According to the stellar rates of student satisfaction expressed in the latest National Student Survey, published in summer 2022, Leeds Trinity is on the right track. The university is 18th for satisfaction with the wider undergraduate experience (a giant leap of 100 places), and joint 24th for satisfaction with teaching quality (up 89 places, year-on-year). The massive rises show how significantly student satisfaction at Leeds Trinity were affected by the pandemic, when its scores fell out of the top 100. Teaching has returned to an in-person model of delivery, with online resources provided to complement face-to-face sessions.
The university has its roots in two Catholic teacher-training colleges established in the 1960s, while today it welcomes students of all faiths or none. Recent developments on campus include new psychology teaching facilities and a 3G football pitch. They follow other upgrades such as a fitness and sports therapy suites and a new motion-capture analysis lab for use by students on sport and media courses. Photography students have gained two studios and a modern darkroom.
The first business management and law students started their courses in September and three new degrees begin in 2023: professional policing, physiotherapy and biomedical science. Applications were up by 12 per cent in the 2021 admissions cycle and new student enrolments rose by 20 per cent, year-on-year. The rise looks likely to continue, according to a snapshot at the end of March 2022 that showed an increase of 8 per cent rise compared with the same point a year before.
All Leeds Trinity degrees include professional work placements without students needing to take a sandwich year. Volunteering, at home or abroad, is also credited as a placement. All graduates leave with at least three months’ work experience relevant to their degrees on their CV and references from employers. The university’s network of industry partnerships means students are placed at local, national and global organisations.

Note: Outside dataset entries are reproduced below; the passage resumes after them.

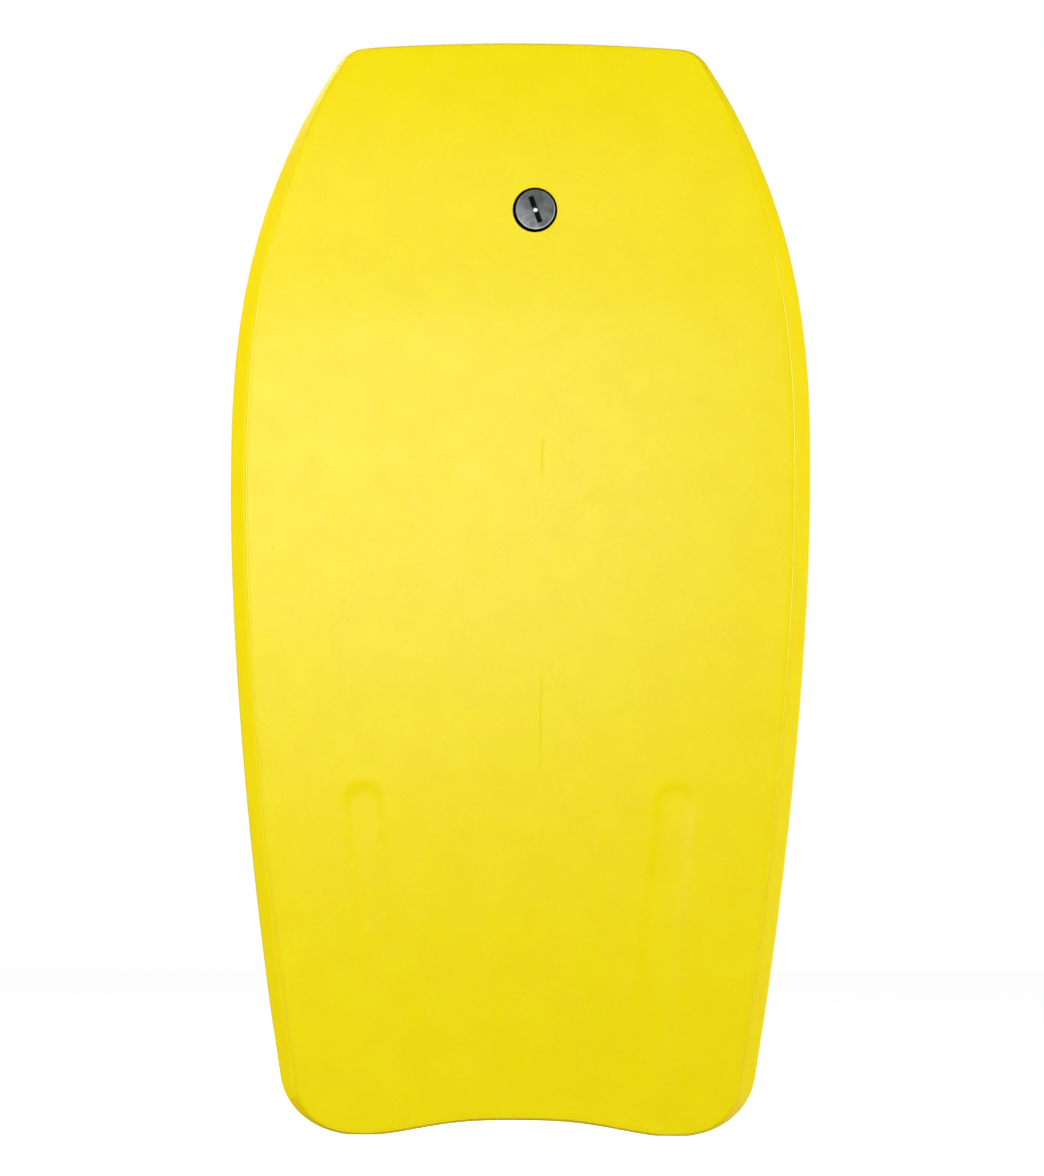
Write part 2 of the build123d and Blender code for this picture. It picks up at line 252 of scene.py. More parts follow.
def half_outline():
    """The right half of the board square on: nose, corner, side, tail tip and crescent."""
    corner = Vector((half_width(NOSE - NOSE_CAMBER), NOSE - NOSE_CAMBER))
    turn_x = corner.x - 0.016
    turn_z = corner.y - 0.012
    last_z = TAIL + 0.050
    nose = [Vector((turn_x * i / 30, 0)) for i in range(31)]
    for point in nose:
        point.y = NOSE - NOSE_CAMBER * (point.x / corner.x) ** 2
    side_start = Vector((half_width(turn_z), turn_z))
    heights = [turn_z + (last_z - turn_z) * i / 200 for i in range(1, 201)]
    side = [Vector((half_width(z), z)) for z in heights]
    tip = Vector((TAIL_TIP_X, TAIL))
    tip_turn = [side[-1], side[-1] + Vector((-0.0048, -0.030)), tip + Vector((0.038, 0)), tip]
    crescent = []
    for step in range(1, 41):
        part = 1 - step / 40
        rise = CRESCENT_DEPTH * (1 - sin(pi / 2 * part ** 1.42) ** 2)
        crescent.append(Vector((tip.x * part, TAIL + rise)))
    return nose + bezier([nose[-1], corner, side_start], 12) + side + bezier(tip_turn, 30) + crescent


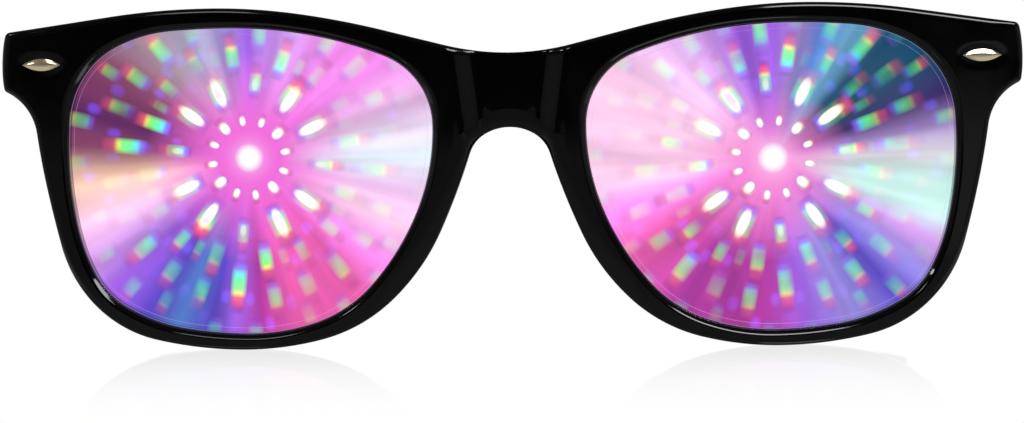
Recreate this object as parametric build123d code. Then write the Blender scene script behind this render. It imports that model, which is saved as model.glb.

Graduate prospects slipped slightly in our rankings, by four places, to 115=, based on the proportion in highly skilled work or postgraduate study 15 months on from finishing a degree course.
The placement scheme contributed to a silver rating in the Teaching Excellence Framework (TEF). Assessors highlighted high-quality support mechanisms for employability, including professional placements, as well as excellent use of technology and innovative assessment and feedback.
The Centre for Apprenticeships, Work-based Learning and Skills co-ordinates Leeds Trinity’s earn-as-you-learn programmes and has specialist tutors and support staff. The university offers seven programmes, including digital marketing, business-to-business sales, and children, young people and families practice. A police constable programme is run in partnership with the West Yorkshire force. A total of 670 student apprentices were enrolled at the last count but Leeds Trinity forecasts significant growth in numbers by 2023, to 1,200.
Theology produced by far the best results for Leeds Trinity in the latest Research Excellence Framework (REF 2021). Its submissions in sport and exercise sciences, leisure and tourism were also strong. Overall, Leeds Trinity has almost maintained is position in our research quality rankings (122nd, down just one place year-on-year).
Leeds Trinity succeeds in attracting the eighth-highest proportion of students from non-selective state schools (97.6 per cent), while almost six in ten are the first in their family to attend university, in seventh place, and nearly seven in ten students are aged over 21 when they enrol.
Initiatives to widen participation include contextualised admissions, foundation years, pre-16 support, and, for local year 12 students, taster days and a summer school. Most successful course graduates enrol at Leeds Trinity the following year. The university was also the first in Yorkshire to receive the Race Equality Charter bronze award in recognition of its work to improve representation, progression and success of black, Asian and minority ethnic students.
A spin studio and two floors of gym equipment feature in the campus fitness suite, with free weights and a training rig. Bookings and online classes are available via an app. Other facilities include 3G and grass pitches, an athletics track and outdoor hard courts for netball and tennis.
Halls of residence have been upgraded, doing away with part-catered provision and creating bigger kitchens to suit self-catering. There are 783 rooms, allocated on a first come, first served basis, and all students who apply by the Ucas deadline can be accommodated.